Se ieri avevo la tentazione di giudicarli, di puntare il dito sul seminario oggi mi sembra che non possiamo giudicarli. Sbagliamo tutto giudicandoli.
È un cammino che sta facendo la Chiesa, un cammino di spoliazione, un cammino nella notte anche se sappiamo che poi c’è l’alba.
D’altra parte i problemi oggi sono per i singoli battezzati, per le famiglie, le Associazioni Cattoliche, per i religiosi.
La crisi della Chiesa e del suo clero è la stessa crisi della società
Ieri era un mondo che cambiava, oggi è un mondo liquido, inafferrabile, una realtà che sfugge nelle sue forme.
Certo c’è sofferenza; non ci sono preti ma le chiese sono vuote: nella società non c’è più posto per noi. Chi volete che si accorga che non ci sono preti o che si accorga come sono i preti giovani?
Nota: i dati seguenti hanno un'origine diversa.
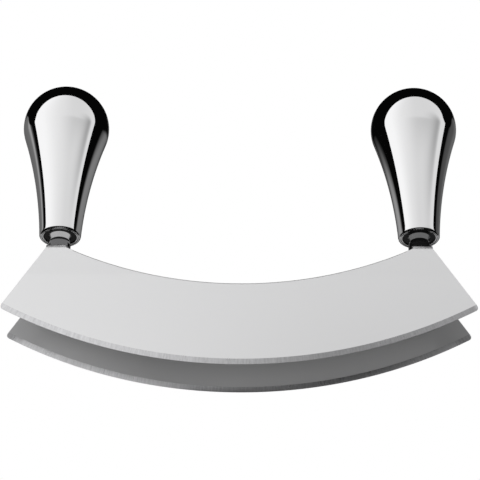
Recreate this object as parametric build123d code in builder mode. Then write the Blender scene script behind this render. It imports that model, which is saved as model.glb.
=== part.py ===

Per concludere, ed anche per non contradirmi troppo e per non apparire rassegnato, mi sembra che abbiamo perso il senso del lavoro pastorale, di essere mangiati dalla passione delle anime.
Siamo spariti dalle chiese, un fedele ci cerca e non ci trova; non insegniamo più nemmeno religione, spariti dalle scuole; non siamo nel mondo del lavoro, non siamo coinvolti nella povertà della gente, nella salute, nel bisogno abitativo.
Arriviamo in chiesa giusto per metterci il camice e celebrare, finita la celebrazione scappiamo; non c’è sistematicità nel lavoro pastorale (formazione delle famiglie, dei giovani, dei ragazzi, delle catechiste, non visitano i malati, – mandano i ministri dell’Eucarestia -) non accolgono i poveri. L’otto per mille utilizzato per dare lo stipendio ai preti ci ha spento.
Mia madre raccontava di un prete che la mattina andava a casa di nonno per sbucciare e tagliare le mandorle con la servitù: alla fine della mattina faceva finta di andare via. Mio nonno lo invitava a pranzare con loro, padroni e servitù. Il prete restava, aveva fame. Mamma lo ricordava come un santo.
Mi chiedo non sarà necessario che i preti tornino alla normalità, siano senza ruolo, lavoriamo e servono la comunità…
Concludendo direi che non è necessario essere pochi e buoni: basta essere immersi nella vita come uomini di Dio e della comunità, uomini fragili, poveri uomini innamorati di Cristo e della Povera gente.